她躺在白色床单上,黄皮寡瘦,那头我羡慕的长发乱如枯草。我有些奇怪,滋养它们的生命这两年一直被病魔浸淫,可它们依然那么丰茂。它们压在她小而圆的脑袋之下,在肩膀处乱成一堆。长发及腰,这是我对她最深刻的印象。她的双眼和双唇很干脆地紧抿着,对这个世界没有再看一眼和留下一句话的想法,脸上分明而柔和的线条依然显示这是一张男人喜欢抚摸的脸……
这是3个月后的今天我见到的她。我以为我会害怕,然而此时面对这个已经没有生命的人,我很想过去握住她瘦骨嶙峋的手。那只手无数次抚摸过我的头发,给我编过样式精美的辫子。

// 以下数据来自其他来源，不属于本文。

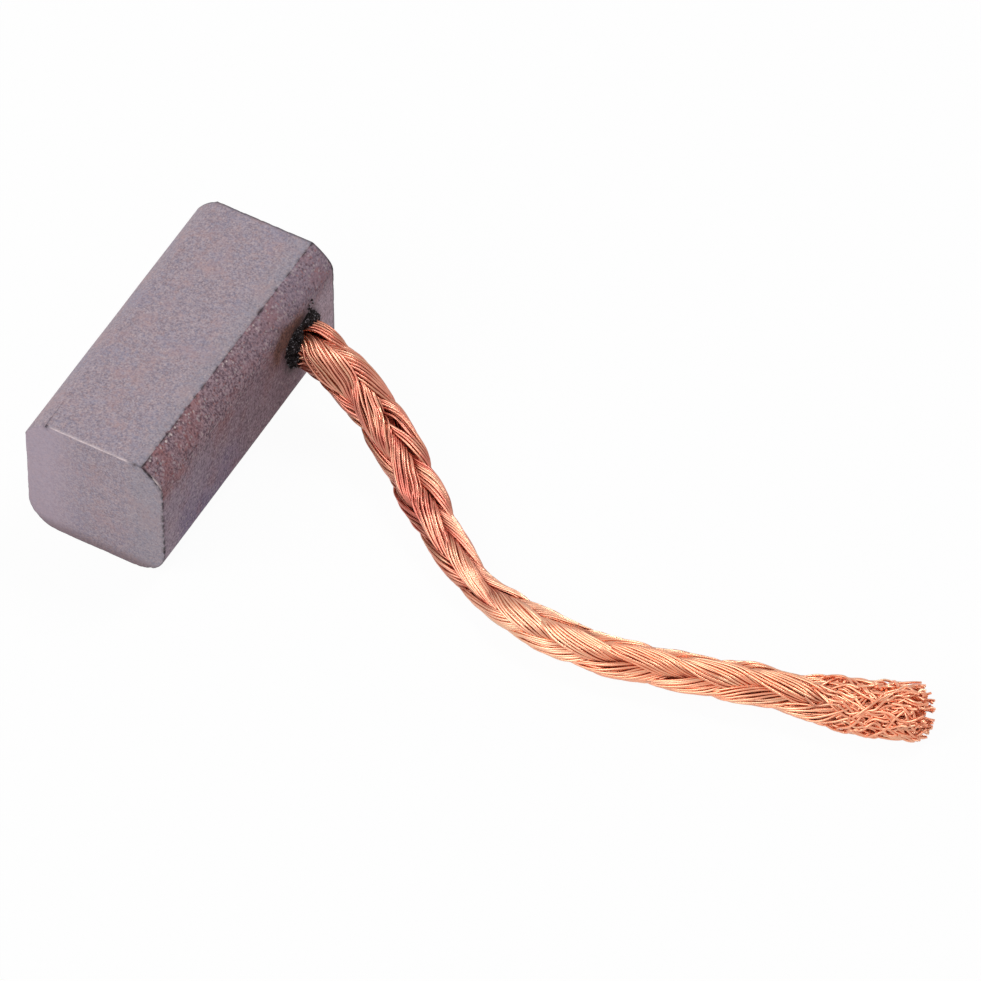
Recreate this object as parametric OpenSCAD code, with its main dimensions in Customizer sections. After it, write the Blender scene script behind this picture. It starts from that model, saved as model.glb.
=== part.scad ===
// Carbon brush for a small motor: a pressed copper-graphite block with a
// braided copper lead tamped into a blind hole in its side.
//
// The block lies on its rounded-edge side, on z = 0, centred on x and y.
// Its contact face looks along -Y, its spring end along +Y, and the lead
// leaves through the side that looks along +X and runs down to z = 0.

/* [Block] */
// Width of the block, across the commutator
block_w = 7; // [5.5:0.5:12]
// Height of the block, along the commutator's turn
block_h = 7; // [5.5:0.5:12]
// Length of the block, from the contact face to the spring end
block_l = 15; // [9:0.5:30]
// Leg of the 45 degree chamfers along the two upper edges
top_chamfer = 1.05; // [0.2:0.05:1.5]
// Radius of the rounds along the two lower edges
bottom_round = 1.55; // [0.2:0.05:2]

/* [Lead joint] */
// Distance from the spring end to the axis of the lead's hole
hole_setback = 2.9; // [2:0.1:4]
// Diameter of the lead's hole
hole_d = 2.4; // [2.3:0.1:3]
// Depth of the hole's straight wall
hole_depth = 4.2; // [2.5:0.1:4.2]
// Full angle of the drill point at the hole's bottom
drill_point_angle = 118; // [90:2:140]
// Width of the groove rings that grip the tamped powder
groove_w = 0.4; // [0.2:0.05:0.5]
// Depth of each groove ring into the hole's wall
groove_depth = 0.15; // [0.05:0.05:0.25]
// Distance from one groove ring to the next
groove_pitch = 1; // [0.7:0.05:1.2]
// Number of groove rings
groove_count = 3; // [1:1:3]

/* [Seal bead] */
// Diameter of the seal bead where it lies on the block
bead_d = 2.9; // [2.7:0.1:3.4]
// Height of the seal bead above the block's side
bead_h = 0.4; // [0.2:0.05:0.6]

/* [Lead] */
// Diameter of the braided lead
lead_d = 1.8; // [1.2:0.1:1.9]
// Diameter across the loose strands at the cut end
frayed_d = 2.5; // [2.2:0.1:3]
// Length over which the braid opens towards the cut end
frayed_l = 6; // [1:0.5:8]

/* [Clearances] */
// Room between the lead's corners and the hole that they pass through
lead_clearance = 0.02; // [0.01:0.01:0.05]
// Room between the lying lead and the surface below it
lie_clearance = 0.02; // [0.01:0.01:0.1]

/* [Hidden] */

// The lead's hole, halfway up the flat between the lower round and the chamfer
side_x = block_w / 2;
hole_y = block_l / 2 - hole_setback;
hole_z = (bottom_round + block_h - top_chamfer) / 2;
drill_point_h = hole_d / 2 / tan(drill_point_angle / 2);
first_groove = groove_pitch;

// How many sides each shape has
round_sides = 96;
bead_steps = 6;
lead_sides = 8;

// The lead's section has flats at its true radius, so its corners stand out
corner_factor = 1 / cos(180 / lead_sides);
lead_hole_d = lead_d * corner_factor + 2 * lead_clearance;

// How far each cut runs past the face that it opens
past = 0.5;

// The lead's route. Each point gives its distance out from the block's side,
// its distance along Y from the hole's axis, and its rise: 1 at the hole's
// height and 0 where the lead lies on the surface.
ROUTE = [
    [0, 0, 1], [0.65, 0, 1], [1.25, -0.15, 0.95], [2.1, -0.3, 0.84],
    [3.05, -0.45, 0.66], [4, -0.75, 0.47], [4.9, -1.15, 0.31], [5.8, -1.7, 0.19],
    [6.7, -2.3, 0.09], [7.55, -2.95, 0.03], [8.45, -3.6, 0], [9.3, -4.25, 0],
    [10.9, -5.3, 0], [12.2, -6.05, 0], [13.6, -6.6, 0], [15.05, -7, 0],
    [16.55, -7.15, 0], [18.05, -7.15, 0], [19.5, -6.95, 0], [21, -6.6, 0],
    [22.45, -6.25, 0], [23.9, -5.85, 0], [25.3, -5.45, 0], [26.75, -5.05, 0],
    [28.2, -4.65, 0], [29.65, -4.2, 0], [31.1, -3.8, 0], [33.25, -3.05, 0],
];

function unit(v) = v / norm(v);

// Distance along the route from point i to the cut end, seen from above
function to_end(i) =
    i >= len(ROUTE) - 1 ? 0
    : norm([for (k = [0, 1]) ROUTE[i + 1][k] - ROUTE[i][k]]) + to_end(i + 1);

// How far the braid has opened at route point i, from 0 to 1
function opened(i) = max(0, 1 - to_end(i) / frayed_l);

function lead_radius(i) = (lead_d + (frayed_d - lead_d) * opened(i)) / 2;

function lying_z(i) = lead_radius(i) + lie_clearance;

function route_point(i) = [
    side_x + ROUTE[i][0],
    hole_y + ROUTE[i][1],
    lying_z(i) + ROUTE[i][2] * (hole_z - lying_z(i)),
];

// The whole centre line: the root at the hole's bottom, then the free route
lead_path = concat(
    [[side_x - hole_depth, hole_y, hole_z]],
    [for (i = [0 : len(ROUTE) - 1]) route_point(i)]
);
lead_radii = concat(
    [lead_radius(0)],
    [for (i = [0 : len(ROUTE) - 1]) lead_radius(i)]
);

function tangent(path, i) = unit(path[min(i + 1, len(path) - 1)] - path[max(i - 1, 0)]);

// Corners of the ring around point i, square to the path and level sideways
function ring(path, radii, i) =
    let (
        ahead = tangent(path, i),
        side = unit(cross(ahead, [0, 0, 1])),
        up = cross(side, ahead)
    )
    [for (k = [0 : lead_sides - 1])
        let (a = 360 * (k + 0.5) / lead_sides)
        path[i] + radii[i] * corner_factor * (cos(a) * side + sin(a) * up)];

module swept_tube(path, radii) {
    last = len(path) - 1;
    corners = [for (i = [0 : last]) each ring(path, radii, i)];
    start_cap = [for (k = [0 : lead_sides - 1]) lead_sides - 1 - k];
    end_cap = [for (k = [0 : lead_sides - 1]) last * lead_sides + k];
    walls = [for (i = [0 : last - 1], k = [0 : lead_sides - 1])
        let (next = (k + 1) % lead_sides, a = i * lead_sides, b = a + lead_sides)
        [a + k, a + next, b + next, b + k]];
    polyhedron(points = corners, faces = concat([start_cap, end_cap], walls), convexity = 6);
}

// Puts a shape that stands on its own z axis into the lead's hole, pointing out
module at_hole() {
    translate([side_x, hole_y, hole_z]) rotate([0, 90, 0]) children();
}

// The block's section in x and z: chamfered above, rounded below
module block_section() {
    half = block_w / 2;
    union() {
        polygon([
            [-half, bottom_round],
            [-half + bottom_round, 0],
            [half - bottom_round, 0],
            [half, bottom_round],
            [half, block_h - top_chamfer],
            [half - top_chamfer, block_h],
            [-half + top_chamfer, block_h],
            [-half, block_h - top_chamfer],
        ]);
        for (s = [-1, 1])
            translate([s * (half - bottom_round), bottom_round])
                circle(r = bottom_round, $fn = round_sides);
    }
}

// Half section of the drilled hole: its wall, its groove rings and its point
module hole_shape(reach) {
    r = hole_d / 2;
    grooves = [for (n = [0 : groove_count - 1]) -first_groove - n * groove_pitch];
    rotate_extrude($fn = round_sides)
        polygon(concat(
            [[0, reach], [r, reach]],
            [for (z = grooves) each [
                [r, z + groove_w / 2],
                [r + groove_depth, z],
                [r, z - groove_w / 2],
            ]],
            [[r, -hole_depth], [0, -hole_depth - drill_point_h]]
        ));
}

module brush_block() {
    color([0.52, 0.47, 0.50])
    difference() {
        translate([0, block_l / 2, 0])
            rotate([90, 0, 0])
                linear_extrude(block_l) block_section();
        at_hole() hole_shape(past);
    }
}

// Copper powder tamped hard around the lead's root
module tamping_powder() {
    color([0.55, 0.33, 0.24])
    at_hole()
        difference() {
            hole_shape(0);
            translate([0, 0, -hole_depth])
                cylinder(h = hole_depth + past, d = lead_hole_d, $fn = round_sides);
        }
}

// Dark hardened bead that closes the hole around the lead
module seal_bead() {
    inner = lead_hole_d / 2;
    wide = bead_d / 2 - inner;
    color([0.10, 0.10, 0.11])
    at_hole()
        rotate_extrude($fn = round_sides)
            polygon(concat(
                [[inner, 0]],
                [for (n = [0 : bead_steps])
                    let (a = 90 * n / bead_steps)
                    [inner + wide * cos(a), bead_h * sin(a)]]
            ));
}

// The braided lead, from its root in the hole to its cut end
module lead() {
    color([0.85, 0.50, 0.36])
    swept_tube(lead_path, lead_radii);
}

brush_block();
tamping_powder();
seal_bead();
lead();
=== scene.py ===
"""A carbon brush: a pressed copper-graphite block with a braided copper lead.

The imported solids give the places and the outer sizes, and the part's other sizes are
named below. The block, the bead and the lead are made again here with their grain,
worn edges and single wires. The tamped powder inside the hole keeps its solid.
Lengths are in metres, unless a comment says millimetres.
"""

import math

import bmesh
import bpy
import numpy as np
from mathutils import Matrix, Vector, noise


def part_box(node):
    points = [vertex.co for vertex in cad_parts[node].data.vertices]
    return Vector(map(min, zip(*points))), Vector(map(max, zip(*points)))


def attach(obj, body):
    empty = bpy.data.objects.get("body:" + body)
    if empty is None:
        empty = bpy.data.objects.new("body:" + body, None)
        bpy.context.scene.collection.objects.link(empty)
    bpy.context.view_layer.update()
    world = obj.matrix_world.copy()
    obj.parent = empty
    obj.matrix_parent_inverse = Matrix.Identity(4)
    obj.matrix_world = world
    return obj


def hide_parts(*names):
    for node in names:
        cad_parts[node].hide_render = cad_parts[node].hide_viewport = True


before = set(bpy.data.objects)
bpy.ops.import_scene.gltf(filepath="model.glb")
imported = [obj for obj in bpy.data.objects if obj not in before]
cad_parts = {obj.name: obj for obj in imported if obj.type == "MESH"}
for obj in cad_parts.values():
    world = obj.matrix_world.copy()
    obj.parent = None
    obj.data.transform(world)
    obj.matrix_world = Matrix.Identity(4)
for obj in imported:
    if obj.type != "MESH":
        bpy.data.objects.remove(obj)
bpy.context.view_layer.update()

MM = 0.001

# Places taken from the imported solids
BLOCK_LOW, BLOCK_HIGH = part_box("brush_block")
BEAD_LOW, BEAD_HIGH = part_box("seal_bead")
HALF_WIDTH = BLOCK_HIGH.x
HEIGHT = BLOCK_HIGH.z
NEAR_END, SPRING_END = BLOCK_LOW.y, BLOCK_HIGH.y
HOLE = Vector((HALF_WIDTH, (BEAD_LOW.y + BEAD_HIGH.y) / 2, (BEAD_LOW.z + BEAD_HIGH.z) / 2))

# The part's own sizes
TOP_CHAMFER = 1.05 * MM
BOTTOM_ROUND = 1.55 * MM
HOLE_D = 2.4 * MM
HOLE_DEPTH = 4.2 * MM
DRILL_POINT_ANGLE = 118
GROOVE_W = 0.4 * MM
GROOVE_DEPTH = 0.15 * MM
GROOVE_PITCH = 1 * MM
GROOVE_COUNT = 3
BEAD_HEIGHT = 0.4 * MM
LEAD_D = 1.8 * MM
FRAYED_D = 2.5 * MM
FRAYED_LENGTH = 6 * MM
LIE_CLEARANCE = 0.02 * MM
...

然而很快我就打消这个想法,她再也感知不到人间任何冷暖了。
几个老头和我围在她的床前,我挨个看了他们一眼,认识其中一位,和他在她家里吃过饭,是个退休音乐教师,会往地上无所顾忌地吐痰。另外几位我着实眼生,不过我并不奇怪,她生前与他们一定有交往。他们默不作声,被我瞅着倒不难为情。在他们眼里,我就是她的亲属,尽管我和她半点血缘关系都没有。但她交代了,得由我给她净身换衣裳,头发不要剪,烧后骨灰随我处置。可这时候面对她,我不知道如何处理眼下的事情。
退休音乐教师手里拎着一个纸袋,递给我。是她的衣服,我见她穿过,一套旧衣裳。
我没见光叔。
“她说穿这身,不要新的。”退休音乐教师说。那几个老头开始往自己身上掏,随后每个人拿出一个白色香仪包。他们真的老了,六十以上的岁数,其中一个老头朝我递过香仪包。
“呃,”他清了一下嗓子,“我们哥几个的一点心意,料理身后事。”几个老头纷纷把香仪包递给我。退休音乐教师脸上漫过一层潮红,看样子是要发火,但他只瞥了我一眼,然后转头去看她。
我们很快办理了各种手续。我们烧了她,几个老头站在高大的火炉边,我跑到外面去,在殡仪馆的小广场里仰望那座高耸的烟囱,一缕轻薄的黑烟袅袅升起,瞬间弥漫进广袤的天空,无影无踪,我再也无法找到她的踪迹了。生死相隔的伤感汹涌而至。
一把骨灰,我请司炉师傅帮我弄碎一点,差不多成粉末了,司炉师傅很惊讶,一般家属是喜欢留点骨头的。那些还成形成状的骨头我看着揪心,还不如一把灰好。我把粉末放进550块钱买的骨灰盒里,这是最便宜的了。退休音乐教师说,可以给他,假如我愿意的话。我不知道他在她心里分量有多重,此番接受也能表明他对她是重情义的。可我还是不待见他,他黑得过分并抹了油的头发和差不多吊到腋窝下的插腰裤与他的年龄反差极大,这副年轻扮相显然是想缩小他和她父女般的年龄差距,看着有种不正经的感觉。如今化成灰的她在我怀里,由我作主,我不愿意让她落入别人手中。她一辈子不曾有人所依,她不属于任何人。
他有些难堪,可是相比她的人生际遇,他这些难堪什么都不算。我谢了另外几个老头,和他们握手道别,感谢他们来送她。
“她最后说了什么吗?”其他几个老头走后,我问退休音乐教师,我知道他姓张,在她嘴里一直这么叫,老张。
“没说什么,她说得少,不过我知道她在等你。她才住进医院一个星期,她一直不肯住院,后来昏迷了,我才把她弄进去的,肝病。她说她想回去看一看,只是看一看,还回来。”他说。
我想起她是跟我说过的,她多次给我打电话,叫我有时间多去她那里,她变得像个孩子,使出各种好笑的伎俩来哄我:“来嘛,我给你编辫子,我给你做我们那地儿的小吃,来嘛。”口气近乎哀求。大概3个月前,我去看她,她那时候已经很瘦了,但肚子却像怀孕几个月那样大起来。她说一辈子折磨她的肝,总是给它置气,如今它发火了。可我忽略了她,因为我的婚姻正陷入危机当中,而我的父亲则被他一向认为稳稳把握住的生活涮了一把,撇下一堆乱事给我。
“你们为什么不在一起?”我微笑着问退休音乐教师,我知道他妻子早就去世了。
“她不肯。”他说,“把她安置好了,告诉我地址,每年总该有人给她烧烧纸的。”我点点头,他给我留了电话号码,以及她家的钥匙,金黄色的钥匙,就一把。